In my mind, I'm like really!! Like I'm  supposed to be happy and make it an excuse to lazy about or what? Though unintended, Her words hit me in the wrong place and I was all the more determined to leave.

The company had magnanimously granted me a second one-month sick leave in less than 10 Months and I was already getting pitiably popular for being off -work on grounds of ill-health which I didn't like.

The first surprise pity party in the company was lovely;  when I returned to work, I met a beautiful card signed by my colleagues on my table. The welcome-back made me feel like a celebrity and I enjoyed the accolades. 

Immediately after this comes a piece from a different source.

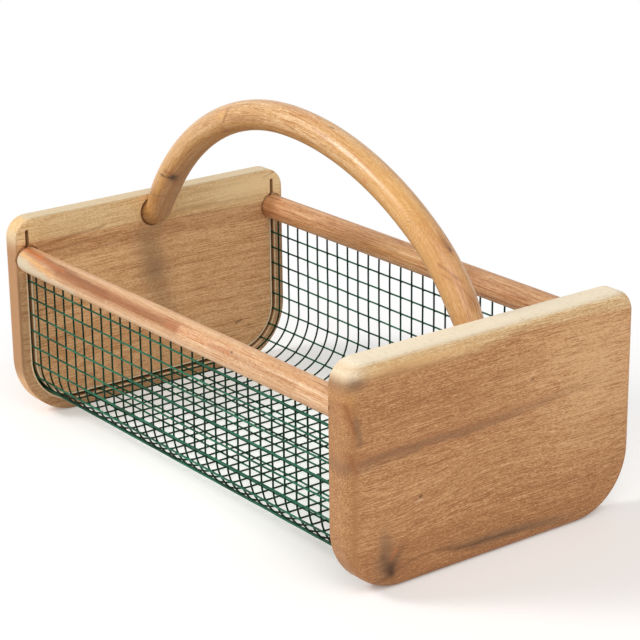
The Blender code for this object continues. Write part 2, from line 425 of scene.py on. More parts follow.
def handle_mesh():
    """The bent rod with its grain: distance along the rod, then the place in its section."""
    rings, grain = [], []

    def ring(point, forward=0, slimmer=0):
        """A ring square to the line, at a point of it or further forward."""
        x, z, slope, radius, distance = point
        up = Vector((math.sin(slope), 0, math.cos(slope)))
        ahead = Vector((math.cos(slope), 0, -math.sin(slope)))
        middle = Vector((x, 0, z)) + ahead * forward
        across = Vector((0, 1, 0))
        places = []
        for c, s in turns(handle_sides):
            spot = (distance * handle_wear_rate, s, c)
            reach = (radius - slimmer) * (1 - handle_wear * (0.5 + 0.5 * noise.noise(spot)))
            places.append(middle + (up * c + across * s) * reach)
            grain.append([part * millimetres for part in (distance + forward, reach * s, reach * c)])
        rings.append(places)

    line = handle_centreline()
    chamfer = handle_foot_chamfer
    ring(line[0], slimmer=chamfer)
    ring(line[0], forward=chamfer)
    for point in line[1:-1]:
        ring(point)
    ring(line[-1], forward=-chamfer)
    ring(line[-1], slimmer=chamfer)
    mesh = skin("handle", rings)
    store_grain(mesh, grain)
    return mesh


def store_grain(mesh, grain):
    """Each point's place in the wood: along the fibres, to the side and up, in millimetres."""
    attribute = mesh.attributes.new("grain", "FLOAT_VECTOR", "POINT")
    attribute.data.foreach_set("vector", [part for place in grain for part in place])


# Wire net
def net_place(along, offset):
    """(y, z) at a distance along the U from its front edge, offset to its outer side."""
    if along < net_wall:
        return -net_y - offset, net_top - along
    if along < net_wall + net_quarter:
        turn = (along - net_wall) / net_corner_radius
        radius = net_corner_radius + offset
        return -foot_y - radius * math.cos(turn), foot_radius - radius * math.sin(turn)
    if along <= net_length / 2:
        return along - net_length / 2, net_inset - offset
    y, z = net_place(net_length - along, offset)
    return -y, z


def net_rows():
    """How far along the U each lengthwise wire lies, and the x of each bent wire."""
    coarse = 2 * net_pitch
    coarse_rows = int((net_length - wire_diameter) / coarse) + 1
    spare = net_length - coarse * (coarse_rows - 1) - wire_diameter
    first = wire_diameter / 2 + spare / 2 * (1 - net_slide_share)
    rows = [first + net_pitch * k for k in range(2 * coarse_rows - 1)]
    half_count = int((net_half_width - wire_diameter) / net_pitch)
    bends = [net_pitch * k for k in range(-half_count, half_count + 1)]
    return rows, bends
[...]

The second was also acceptable but I wasn't gonna wait for a third one.  I was not willing to give people a chance to pity me perpetually. 

I have learnt to read between the lines of Love and Pity but the frequency of crisis especially in a  new environment makes the line so faint. Yet, I could see and in retrospect  see even more clearly  that there was more pity than love...
  
I'ld rather be loved and accepted because of my character and the quality of my work than be made pitiably popular by reason of a health condition. Alas, the later is usually the case.


Same was the case many years ago in my first secondary school. It was a small boarding house and I was the only sickle cell student in JSS1 so they took special care of me and guess what, I did not like it!

While my mates worked in the dormitory for instance, I worked in the convent, I didn't eat together with my mates, I ate on a special table with the dinning hall prefect. I watched my mates play with each other  but my own playmates were senior prefects! Perhaps some will enjoy it and consider it a privilege, not me mehn not me!

Thankfully, I wrote to my dad and told him I didn't like the school and my school was changed to a better one, with no segregation, less pity and since i was not labelled from the onset, true friendships evolved. Shout out to my Feggo*Friends!

Post Feggo, I had this boyfriend that stuck with me for about 8 years...he was really caring and we went  through many crisis periods together. If he were to be  judged by the love, care and attention displayed @ my crisis points, he would be rated highly. Yet, at the point I thought I could spend the rest of my life with him, He said and I quote,  "I cannot marry Wunmi  now, She's a Sickler, I'm just....."

Dear Warrior, don't get it twisted, Love tranceeds pity. Someone who hates your guts can rightfully and genuiely pity you. 

For the unmarried warrior, I'm sure that many of your relationships will begin with pity; but don't be content with that, be sure that genuine love subsists beyond your period of pain.

On the converse, for the relationships that do not begin with pity, be sure that sufficient compassion exists to withstand your period of pain.

Some, though medically compatible, will chicken out the moment they realize you are a warrior.  Please don't force it, Let them go! The one who is the one will have the right dose of compassion and love  needed for YOU!

  • Gratefully, accept sympathy, pity, empathy Compassion, acts of kindness from all and Sundry  and move on, i repeat move on and dont enjoy it too much to dwell therein. 


Please do not be fooled by the paparazzi at any pity party especially in chossing your friends. Most often, TIME will reveal who your friends really are. So, happily live each day one day at a time, attempt everything  u want to do, know when to stop and when to continue and never stay disconnected from your source-God-From Him we came and to Him we shall return...

As I type, the bones in my fore-arms ache and I know its time to stop but hey! Pity me not! Not because its a bad thing to Pity but because I don't pity myself and  I'll rather you love up on me for who I am!

Cheers to Love , Life and other Mysteries!


*¹ Like Surprise Parties, a Surprise Pity Party is not set up by the celebrant but by others.
*² Feggo- Federal Government Girls College Oyo Nigeria.
* As I typed, I recalled an encounter with a warrior who didn't have friends or even enemies to show care or pity at all and I felt like deleting all I had typed.......I hope this piece does not discourage YOU from being Kind to Warriors.........May the flame of kindness and compassion be rekindled afresh. Amen!